What Is Christ’s Church?

Speaker at the pulpit teaching on the kingdom and Christ's church, with a slide showing Isaiah 2, Daniel 2, and Joel 2

Most of us learned the same little hand rhyme as kids — “here’s the church, here’s the steeple, open it up and see all the people.” There is more theology in that motion than most people realize. The building is not the church. The steeple is not the church. The people are. When Jesus said “I will build my church” in Matthew 16:18, He was not talking about lumber and stone. He was talking about a called-out people who belong to Him.

The Kingdom and the Church Are the Same Thing

When John the Baptist began preaching he said, “Repent, for the kingdom of heaven is at hand” (Matthew 3:2). Jesus repeated the same announcement (Matthew 4:17), and Mark records Him telling the crowds the time was fulfilled (Mark 1:14–15). Three Old Testament prophets had pointed forward to the same moment — Isaiah, Daniel, and Joel — and the easiest way to remember it is that Isaiah 2, Daniel 2, and Joel 2 are all fulfilled in Acts 2.

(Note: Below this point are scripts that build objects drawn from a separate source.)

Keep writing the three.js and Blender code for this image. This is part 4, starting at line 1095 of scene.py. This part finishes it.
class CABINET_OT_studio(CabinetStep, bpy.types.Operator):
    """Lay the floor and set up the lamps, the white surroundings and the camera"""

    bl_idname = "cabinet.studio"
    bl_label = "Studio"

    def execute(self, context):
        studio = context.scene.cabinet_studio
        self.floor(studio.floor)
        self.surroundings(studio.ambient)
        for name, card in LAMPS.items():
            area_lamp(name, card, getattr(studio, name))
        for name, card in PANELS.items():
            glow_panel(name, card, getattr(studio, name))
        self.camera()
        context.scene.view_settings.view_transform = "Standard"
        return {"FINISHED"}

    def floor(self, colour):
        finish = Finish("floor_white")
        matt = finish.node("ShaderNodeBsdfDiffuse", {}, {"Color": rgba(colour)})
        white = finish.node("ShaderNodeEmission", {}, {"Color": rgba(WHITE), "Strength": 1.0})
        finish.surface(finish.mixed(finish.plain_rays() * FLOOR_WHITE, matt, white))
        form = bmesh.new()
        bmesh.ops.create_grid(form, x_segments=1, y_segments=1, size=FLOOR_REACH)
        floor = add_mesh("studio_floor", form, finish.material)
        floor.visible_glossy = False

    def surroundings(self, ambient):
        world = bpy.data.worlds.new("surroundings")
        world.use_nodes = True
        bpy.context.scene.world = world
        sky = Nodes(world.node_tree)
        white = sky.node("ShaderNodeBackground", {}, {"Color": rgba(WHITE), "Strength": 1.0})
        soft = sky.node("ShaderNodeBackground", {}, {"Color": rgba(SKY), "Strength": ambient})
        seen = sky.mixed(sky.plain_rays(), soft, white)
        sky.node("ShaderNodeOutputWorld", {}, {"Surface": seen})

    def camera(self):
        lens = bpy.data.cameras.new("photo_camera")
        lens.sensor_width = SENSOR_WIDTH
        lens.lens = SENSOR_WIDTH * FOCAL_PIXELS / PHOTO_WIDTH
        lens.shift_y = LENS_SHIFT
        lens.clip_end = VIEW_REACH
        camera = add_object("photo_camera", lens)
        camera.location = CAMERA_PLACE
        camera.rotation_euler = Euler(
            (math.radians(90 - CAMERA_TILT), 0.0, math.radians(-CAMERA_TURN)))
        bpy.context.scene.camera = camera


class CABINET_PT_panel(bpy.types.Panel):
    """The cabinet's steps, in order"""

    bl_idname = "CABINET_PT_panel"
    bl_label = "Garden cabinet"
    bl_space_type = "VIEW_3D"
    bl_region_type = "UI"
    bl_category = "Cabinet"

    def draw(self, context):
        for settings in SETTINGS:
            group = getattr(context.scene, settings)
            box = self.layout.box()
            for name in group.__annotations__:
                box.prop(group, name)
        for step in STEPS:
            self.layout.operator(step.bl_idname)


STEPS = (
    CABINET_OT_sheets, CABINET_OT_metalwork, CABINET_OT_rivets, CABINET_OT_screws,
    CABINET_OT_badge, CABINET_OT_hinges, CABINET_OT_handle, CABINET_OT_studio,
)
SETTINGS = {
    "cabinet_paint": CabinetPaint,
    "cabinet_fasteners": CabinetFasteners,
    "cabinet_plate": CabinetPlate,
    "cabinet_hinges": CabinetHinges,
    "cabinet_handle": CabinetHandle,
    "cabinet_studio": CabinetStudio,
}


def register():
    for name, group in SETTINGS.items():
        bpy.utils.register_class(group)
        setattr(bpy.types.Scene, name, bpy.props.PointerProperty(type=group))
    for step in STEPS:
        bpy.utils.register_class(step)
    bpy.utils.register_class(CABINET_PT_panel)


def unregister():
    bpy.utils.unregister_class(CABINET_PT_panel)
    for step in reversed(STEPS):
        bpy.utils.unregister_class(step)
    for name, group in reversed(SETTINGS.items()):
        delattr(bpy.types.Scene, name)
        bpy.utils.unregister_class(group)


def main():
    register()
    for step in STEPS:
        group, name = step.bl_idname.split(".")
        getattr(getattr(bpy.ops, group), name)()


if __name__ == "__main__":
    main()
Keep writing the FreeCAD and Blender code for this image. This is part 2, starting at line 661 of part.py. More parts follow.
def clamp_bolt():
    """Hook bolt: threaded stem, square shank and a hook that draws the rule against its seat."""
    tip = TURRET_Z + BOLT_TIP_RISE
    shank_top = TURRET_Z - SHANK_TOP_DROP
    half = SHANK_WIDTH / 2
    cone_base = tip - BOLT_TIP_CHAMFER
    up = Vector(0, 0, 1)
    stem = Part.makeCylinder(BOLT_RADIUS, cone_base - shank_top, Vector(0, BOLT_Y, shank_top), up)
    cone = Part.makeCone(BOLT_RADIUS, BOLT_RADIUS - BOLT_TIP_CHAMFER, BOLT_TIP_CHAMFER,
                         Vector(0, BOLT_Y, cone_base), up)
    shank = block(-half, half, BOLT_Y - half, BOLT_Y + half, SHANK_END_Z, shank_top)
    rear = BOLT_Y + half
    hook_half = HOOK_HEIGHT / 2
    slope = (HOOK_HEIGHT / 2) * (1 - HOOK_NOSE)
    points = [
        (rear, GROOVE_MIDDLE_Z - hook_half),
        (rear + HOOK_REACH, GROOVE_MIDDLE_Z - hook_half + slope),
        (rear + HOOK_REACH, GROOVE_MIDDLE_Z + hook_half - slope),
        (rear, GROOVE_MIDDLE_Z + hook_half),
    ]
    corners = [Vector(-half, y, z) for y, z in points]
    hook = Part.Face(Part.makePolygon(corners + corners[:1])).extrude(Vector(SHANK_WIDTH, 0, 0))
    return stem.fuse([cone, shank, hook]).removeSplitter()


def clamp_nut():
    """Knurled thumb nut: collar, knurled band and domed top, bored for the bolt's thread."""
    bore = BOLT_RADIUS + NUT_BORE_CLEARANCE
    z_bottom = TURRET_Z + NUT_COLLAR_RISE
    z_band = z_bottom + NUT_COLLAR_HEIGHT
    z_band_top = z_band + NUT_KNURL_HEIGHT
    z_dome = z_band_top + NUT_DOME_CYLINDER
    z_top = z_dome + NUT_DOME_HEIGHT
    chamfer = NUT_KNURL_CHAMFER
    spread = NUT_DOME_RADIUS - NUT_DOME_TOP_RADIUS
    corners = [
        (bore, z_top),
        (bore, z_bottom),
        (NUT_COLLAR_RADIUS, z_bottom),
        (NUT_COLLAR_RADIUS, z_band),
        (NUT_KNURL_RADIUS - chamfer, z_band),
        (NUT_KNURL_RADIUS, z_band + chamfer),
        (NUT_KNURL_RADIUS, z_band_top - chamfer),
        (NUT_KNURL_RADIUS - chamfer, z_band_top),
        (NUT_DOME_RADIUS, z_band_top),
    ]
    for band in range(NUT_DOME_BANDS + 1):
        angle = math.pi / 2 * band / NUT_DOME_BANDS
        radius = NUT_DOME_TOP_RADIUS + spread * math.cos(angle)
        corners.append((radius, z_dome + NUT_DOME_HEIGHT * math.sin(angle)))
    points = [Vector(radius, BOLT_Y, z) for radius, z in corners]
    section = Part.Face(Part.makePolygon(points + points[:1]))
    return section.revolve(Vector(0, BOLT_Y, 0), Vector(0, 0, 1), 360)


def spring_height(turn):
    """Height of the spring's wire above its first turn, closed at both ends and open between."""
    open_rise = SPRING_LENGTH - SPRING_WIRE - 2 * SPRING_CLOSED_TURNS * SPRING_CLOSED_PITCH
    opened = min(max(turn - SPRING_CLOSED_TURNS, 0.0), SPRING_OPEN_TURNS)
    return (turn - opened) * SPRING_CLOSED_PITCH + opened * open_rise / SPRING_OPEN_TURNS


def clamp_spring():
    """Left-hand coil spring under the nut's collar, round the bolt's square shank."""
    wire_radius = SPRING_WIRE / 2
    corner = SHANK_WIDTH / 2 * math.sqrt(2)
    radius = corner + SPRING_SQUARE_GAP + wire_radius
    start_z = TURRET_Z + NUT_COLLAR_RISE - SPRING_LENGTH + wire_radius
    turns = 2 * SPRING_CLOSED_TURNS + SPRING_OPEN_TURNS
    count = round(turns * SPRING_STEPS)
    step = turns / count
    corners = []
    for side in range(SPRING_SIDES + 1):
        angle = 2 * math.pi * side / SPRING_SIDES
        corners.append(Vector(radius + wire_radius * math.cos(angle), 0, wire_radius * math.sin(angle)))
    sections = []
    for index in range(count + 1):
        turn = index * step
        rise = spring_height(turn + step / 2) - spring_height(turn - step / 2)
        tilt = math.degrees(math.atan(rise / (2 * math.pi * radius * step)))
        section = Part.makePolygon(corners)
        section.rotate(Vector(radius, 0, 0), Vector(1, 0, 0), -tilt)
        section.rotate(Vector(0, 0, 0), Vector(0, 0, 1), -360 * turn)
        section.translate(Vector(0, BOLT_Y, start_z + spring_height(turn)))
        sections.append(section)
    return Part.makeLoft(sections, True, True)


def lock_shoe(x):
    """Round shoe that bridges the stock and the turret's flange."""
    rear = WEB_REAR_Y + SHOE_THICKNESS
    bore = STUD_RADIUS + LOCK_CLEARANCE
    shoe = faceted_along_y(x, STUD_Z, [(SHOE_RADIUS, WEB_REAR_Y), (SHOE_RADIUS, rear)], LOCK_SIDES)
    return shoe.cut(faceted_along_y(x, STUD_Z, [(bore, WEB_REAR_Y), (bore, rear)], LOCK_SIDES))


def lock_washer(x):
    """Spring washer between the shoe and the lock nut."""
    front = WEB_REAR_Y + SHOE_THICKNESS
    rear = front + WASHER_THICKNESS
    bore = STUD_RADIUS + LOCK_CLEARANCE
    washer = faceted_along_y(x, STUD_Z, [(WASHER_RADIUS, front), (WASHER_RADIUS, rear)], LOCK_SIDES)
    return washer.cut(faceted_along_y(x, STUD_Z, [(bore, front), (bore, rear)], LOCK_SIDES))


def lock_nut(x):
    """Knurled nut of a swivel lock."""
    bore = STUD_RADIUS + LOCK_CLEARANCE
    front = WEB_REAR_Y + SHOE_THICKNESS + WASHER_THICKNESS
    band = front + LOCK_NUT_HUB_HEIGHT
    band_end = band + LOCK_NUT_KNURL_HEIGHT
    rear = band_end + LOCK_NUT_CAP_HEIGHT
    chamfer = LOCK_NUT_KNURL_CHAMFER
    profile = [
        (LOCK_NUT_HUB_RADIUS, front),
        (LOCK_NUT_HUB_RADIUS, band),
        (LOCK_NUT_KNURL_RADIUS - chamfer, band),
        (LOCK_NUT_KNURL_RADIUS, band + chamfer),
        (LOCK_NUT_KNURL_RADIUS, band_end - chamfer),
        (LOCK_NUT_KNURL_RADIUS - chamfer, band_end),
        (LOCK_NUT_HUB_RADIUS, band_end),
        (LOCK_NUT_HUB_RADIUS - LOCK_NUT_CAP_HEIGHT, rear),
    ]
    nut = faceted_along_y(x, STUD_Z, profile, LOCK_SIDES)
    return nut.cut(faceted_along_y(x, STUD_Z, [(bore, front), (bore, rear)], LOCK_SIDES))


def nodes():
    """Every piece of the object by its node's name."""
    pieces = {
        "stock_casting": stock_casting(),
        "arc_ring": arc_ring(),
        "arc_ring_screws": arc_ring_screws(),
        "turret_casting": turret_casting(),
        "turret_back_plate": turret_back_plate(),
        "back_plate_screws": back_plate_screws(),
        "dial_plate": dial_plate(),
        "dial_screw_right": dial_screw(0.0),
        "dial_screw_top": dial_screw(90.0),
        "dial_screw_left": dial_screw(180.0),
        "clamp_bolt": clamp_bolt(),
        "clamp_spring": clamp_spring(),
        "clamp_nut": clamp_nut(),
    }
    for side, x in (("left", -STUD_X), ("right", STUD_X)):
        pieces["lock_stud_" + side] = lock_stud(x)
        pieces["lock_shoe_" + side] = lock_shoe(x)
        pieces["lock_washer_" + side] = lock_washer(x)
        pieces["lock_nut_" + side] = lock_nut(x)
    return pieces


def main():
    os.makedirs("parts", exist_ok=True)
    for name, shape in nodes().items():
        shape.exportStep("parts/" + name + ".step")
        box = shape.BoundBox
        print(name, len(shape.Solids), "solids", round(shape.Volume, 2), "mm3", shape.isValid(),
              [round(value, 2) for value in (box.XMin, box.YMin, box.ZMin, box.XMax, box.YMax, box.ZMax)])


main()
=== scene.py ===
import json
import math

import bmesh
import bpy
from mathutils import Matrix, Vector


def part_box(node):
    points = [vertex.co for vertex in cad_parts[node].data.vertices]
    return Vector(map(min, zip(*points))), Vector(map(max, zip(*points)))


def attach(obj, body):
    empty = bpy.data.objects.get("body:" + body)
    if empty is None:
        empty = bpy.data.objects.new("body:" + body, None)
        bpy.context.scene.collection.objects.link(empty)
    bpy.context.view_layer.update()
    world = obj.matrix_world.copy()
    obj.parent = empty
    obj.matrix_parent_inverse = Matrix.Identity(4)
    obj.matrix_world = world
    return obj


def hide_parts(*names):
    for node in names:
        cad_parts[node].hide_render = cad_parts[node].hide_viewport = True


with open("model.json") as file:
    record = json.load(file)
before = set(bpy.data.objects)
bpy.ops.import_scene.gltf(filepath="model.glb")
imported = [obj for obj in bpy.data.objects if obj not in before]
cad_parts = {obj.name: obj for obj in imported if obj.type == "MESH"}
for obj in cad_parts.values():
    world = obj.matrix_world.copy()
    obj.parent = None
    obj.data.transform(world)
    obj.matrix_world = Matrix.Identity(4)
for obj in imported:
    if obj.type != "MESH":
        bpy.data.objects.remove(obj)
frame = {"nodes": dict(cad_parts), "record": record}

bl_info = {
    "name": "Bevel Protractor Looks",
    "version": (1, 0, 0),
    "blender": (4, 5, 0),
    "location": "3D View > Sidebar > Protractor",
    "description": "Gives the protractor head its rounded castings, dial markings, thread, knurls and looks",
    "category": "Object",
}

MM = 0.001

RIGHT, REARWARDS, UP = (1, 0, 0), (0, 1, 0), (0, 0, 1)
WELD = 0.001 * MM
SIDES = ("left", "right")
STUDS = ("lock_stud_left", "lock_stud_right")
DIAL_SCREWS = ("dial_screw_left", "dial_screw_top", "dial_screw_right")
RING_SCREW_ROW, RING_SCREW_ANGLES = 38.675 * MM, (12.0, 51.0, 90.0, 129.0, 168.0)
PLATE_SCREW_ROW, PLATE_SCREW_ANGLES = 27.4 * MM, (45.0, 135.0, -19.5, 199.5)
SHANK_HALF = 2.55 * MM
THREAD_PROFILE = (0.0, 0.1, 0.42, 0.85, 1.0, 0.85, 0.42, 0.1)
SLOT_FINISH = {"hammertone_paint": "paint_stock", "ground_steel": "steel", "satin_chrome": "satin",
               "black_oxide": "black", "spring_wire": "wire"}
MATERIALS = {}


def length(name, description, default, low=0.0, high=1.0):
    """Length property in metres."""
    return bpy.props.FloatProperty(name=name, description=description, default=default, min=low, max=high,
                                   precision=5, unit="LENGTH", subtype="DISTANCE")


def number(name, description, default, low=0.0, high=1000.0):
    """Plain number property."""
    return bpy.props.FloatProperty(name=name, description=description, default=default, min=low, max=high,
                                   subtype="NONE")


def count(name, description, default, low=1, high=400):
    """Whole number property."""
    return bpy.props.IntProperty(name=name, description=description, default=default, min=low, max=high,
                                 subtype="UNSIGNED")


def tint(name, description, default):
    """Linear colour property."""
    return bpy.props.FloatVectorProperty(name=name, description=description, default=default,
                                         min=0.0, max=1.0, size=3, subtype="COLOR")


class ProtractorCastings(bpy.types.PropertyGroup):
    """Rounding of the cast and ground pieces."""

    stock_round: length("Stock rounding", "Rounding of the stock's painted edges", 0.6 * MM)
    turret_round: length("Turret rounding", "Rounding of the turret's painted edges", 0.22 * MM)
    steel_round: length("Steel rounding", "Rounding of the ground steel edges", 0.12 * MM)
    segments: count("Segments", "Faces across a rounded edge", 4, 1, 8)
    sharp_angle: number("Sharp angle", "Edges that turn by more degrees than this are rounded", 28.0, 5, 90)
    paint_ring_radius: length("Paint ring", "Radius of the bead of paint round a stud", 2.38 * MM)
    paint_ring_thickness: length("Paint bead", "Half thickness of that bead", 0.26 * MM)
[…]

Isaiah saw a mountain of the Lord’s house established at Jerusalem with all nations flowing into it. Daniel saw a kingdom set up by the God of heaven that would never be destroyed. Joel foretold the Spirit poured out on all flesh. On the day of Pentecost, devout men from every nation under heaven heard the gospel, the Spirit was poured out, and Luke records that “the Lord added to the church daily those who were being saved” (Acts 2:47). The kingdom is the church. Paul confirms it in Colossians 1:13 — God has “delivered us from the power of darkness and conveyed us into the kingdom of His Son.” It is not a future earthly empire. It is a spiritual kingdom we are in right now.

One Body, Not Fifty Thousand

There are, by current estimates, more than fifty thousand Christian denominations in the world today. That should bother us, because the New Testament rejects the idea on its face. Paul wrote to the Corinthians, “Now I plead with you, brethren, by the name of our Lord Jesus Christ, that you all speak the same thing, and that there be no divisions among you” (1 Corinthians 1:10). To the Ephesians he wrote that there is one body, one Spirit, one hope, one Lord, one faith, one baptism, one God and Father of all (Ephesians 4:4–6).

Wearing the name “Christ” on the sign out front is not the same as being Christ’s church. There are buildings labeled Church of Christ that operate as full denominations, with associations and creeds and central authorities the New Testament never authorized. The name on the door does not save anyone. The body of Christ is not the sum of all the denominations that mention His name, and it is not the sum of all the congregations either. It is something more personal than that.

The Church Is People, One at a Time

  1. It is built of individuals, not congregations. People are added to the church, not whole groups. The way someone enters Christ’s body is one person at a time, by faith and obedience to the gospel.
  2. It is a temple for His dwelling. Ephesians 2:19–22 describes living stones being built together into a holy temple. Christians are not visitors at God’s house — they are the house.
  3. It exists to praise the glory of God. The first chapter of Ephesians lists blessing after blessing — adoption, redemption, forgiveness, inheritance, the seal of the Holy Spirit — all “to the praise of His glory.”
  4. It is the bride of Christ. Ephesians 5 calls Him the head of the church and the Savior of the body. The relationship is intimate, sacrificial, and faithful — and it asks the same back from us.
  5. It will give an account one soul at a time. “We must all appear before the judgment seat of Christ” (2 Corinthians 5:10). Belonging to a congregation that does good things is not the same as being right with God yourself.

A Call to Respond

There are good people in good congregations doing good work — visiting the sick, teaching the young, feeding the hungry, sharing the gospel with their neighbors. But sitting in the same pew as someone who is right with God does not put you right with God. Christ’s church is the called-out people who have answered the gospel and given their lives to Him, one at a time. If you have never responded to that call, or if you have drifted from it, the invitation is open. Believe, repent, confess Him, and be baptized into Christ. The door of His church is not a building. It is Him.